The business response was the clearest signal of success: BGIS requested that the same design principles and approach be applied to its other internal sites. A single project had established a design system and methodology that could scale across the organization's digital workplace.

AA

WCAG 2.1 compliance

Full WCAG 2.1 AA compliance achieved, including dedicated high contrast mode designed as a complete theme rather than a toggle.

Platform reach

Desktop, tablet, and mobile — all supported with intentional layouts, not just stacked content.

+

Extended to other sites

The business commissioned the same design approach for additional internal sites — the strongest possible endorsement of the work.

07 — Reflection

What I'd do differently.

The high contrast mode was designed as a user toggle, which was the right call for enterprise environments. But in hindsight, I'd push harder to also support the prefers-contrast: more CSS media query — so users whose operating system is already set to high contrast would get the mode automatically, without needing to discover and enable it manually.

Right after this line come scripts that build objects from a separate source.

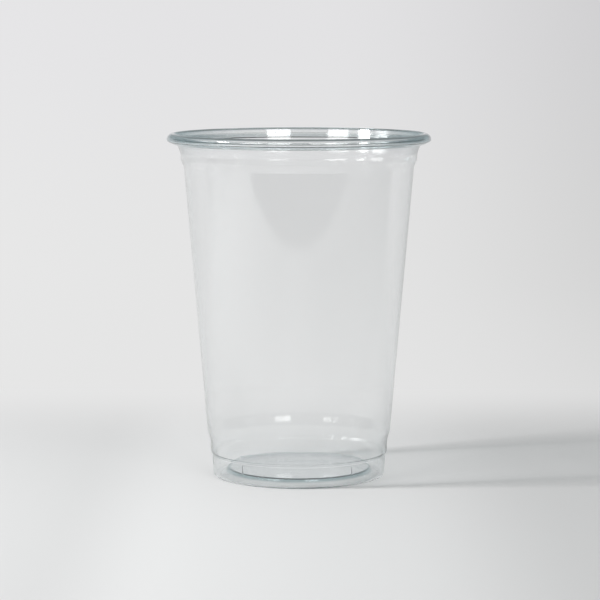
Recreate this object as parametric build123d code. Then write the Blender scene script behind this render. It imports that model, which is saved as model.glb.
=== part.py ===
"""Clear disposable cup for cold drinks, thermoformed in one piece from thin plastic sheet.

The cup stands on the ring of its foot. The origin is on the axis at the floor and +Z points up.
One line, the outer face of the sheet from the middle of the base to the free edge of the rolled
rim, is thickened to the sheet's gauge and turned about the axis. Lengths are in millimetres.
"""

import os
from math import atan2, cos, degrees, radians, tan

from build123d import *

# A round is the radius on the tight side of a bend in the sheet

# Whole cup
height = 124.0  # floor to the crest of the rim
rim_diameter = 95.0  # over the rolled rim, the size that a lid is made for
foot_diameter = 62.2  # over the foot wall at the floor
sheet = 0.3  # gauge of the formed sheet

# Base: a foot ring that touches the floor, and a flat panel that is raised inside it
panel_inset = 5.5  # from the foot wall in to the edge of the panel
panel_lift = 2.4  # floor to the underside of the panel
panel_step = 0.9  # depth of the small step round the panel
panel_step_run = 0.35
foot_ring_width = 2.3  # from the foot wall in to the inner edge of the ring
foot_round = 0.5
base_round = 0.25  # the bends between the ring and the panel

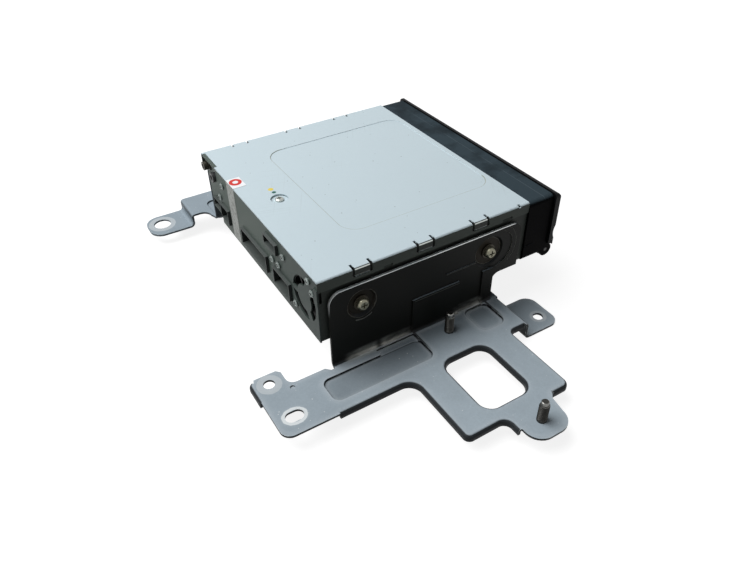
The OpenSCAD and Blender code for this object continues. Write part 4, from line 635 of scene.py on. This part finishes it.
def from_outline(tree, across, along, centre, half, corner):
    """Distance outside a rounded rectangle that is centred there, in metres."""
    sides = []
    for value, middle, reach in zip((across, along), centre, half):
        off = maths(tree, "ABSOLUTE", maths(tree, "SUBTRACT", value, middle * MM))
        sides.append(maths(tree, "SUBTRACT", off, (reach - corner) * MM))
    beyond = wire(
        tree,
        "ShaderNodeCombineXYZ",
        {"X": maths(tree, "MAXIMUM", sides[0]), "Y": maths(tree, "MAXIMUM", sides[1])},
    )
    outside = wire(tree, "ShaderNodeVectorMath", {0: beyond.outputs[0]}, operation="LENGTH")
    deepest = maths(tree, "MINIMUM", maths(tree, "MAXIMUM", sides[0], sides[1]))
    total = maths(tree, "ADD", outside.outputs["Value"], deepest)
    return maths(tree, "SUBTRACT", total, corner * MM)


coated_sheet = finish("coated_sheet", tone(200, 216, 223), 0.4, fleck=2.2, patch=60,
                      depth=0.02, spread=0.03, Specular_IOR_Level=0.3)
tree = coated_sheet.node_tree
# Hands and boxes have left fine scratches, two ways across, and a few dark specks
for turn in (0.5, 1.9):
    streaks = masked(coated_sheet, scratches, Turn=turn, Share=0.17)
    lay_over(coated_sheet, maths(tree, "MULTIPLY", streaks, 0.22),
             color=tone(180, 192, 196))
dots = masked(coated_sheet, specks, Size=0.5, Share=0.06)
lay_over(coated_sheet, maths(tree, "MULTIPLY", dots, 0.7), color=tone(112, 120, 120))
x, y, z = (coordinate(tree, axis) for axis in "XYZ")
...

I'd also build in a more formal usability testing phase with actual employees before launch. The warm reception suggests the design was on the right track, but qualitative feedback after launch is harder to act on than structured usability findings before it.

What this reinforced.

Accessibility work teaches you to design for the edges — and when you do that well, the middle benefits too. Every fix we made for screen reader compatibility, keyboard navigation, or colour contrast made the experience better for users without those needs as well. Accessible design is just good design.

The maintainability constraint also sharpened the design. When you know a content admin — not a developer — needs to update the site every month, you stop designing for ideal conditions and start designing for the real workflow. That constraint produced a more durable result than an unconstrained design would have.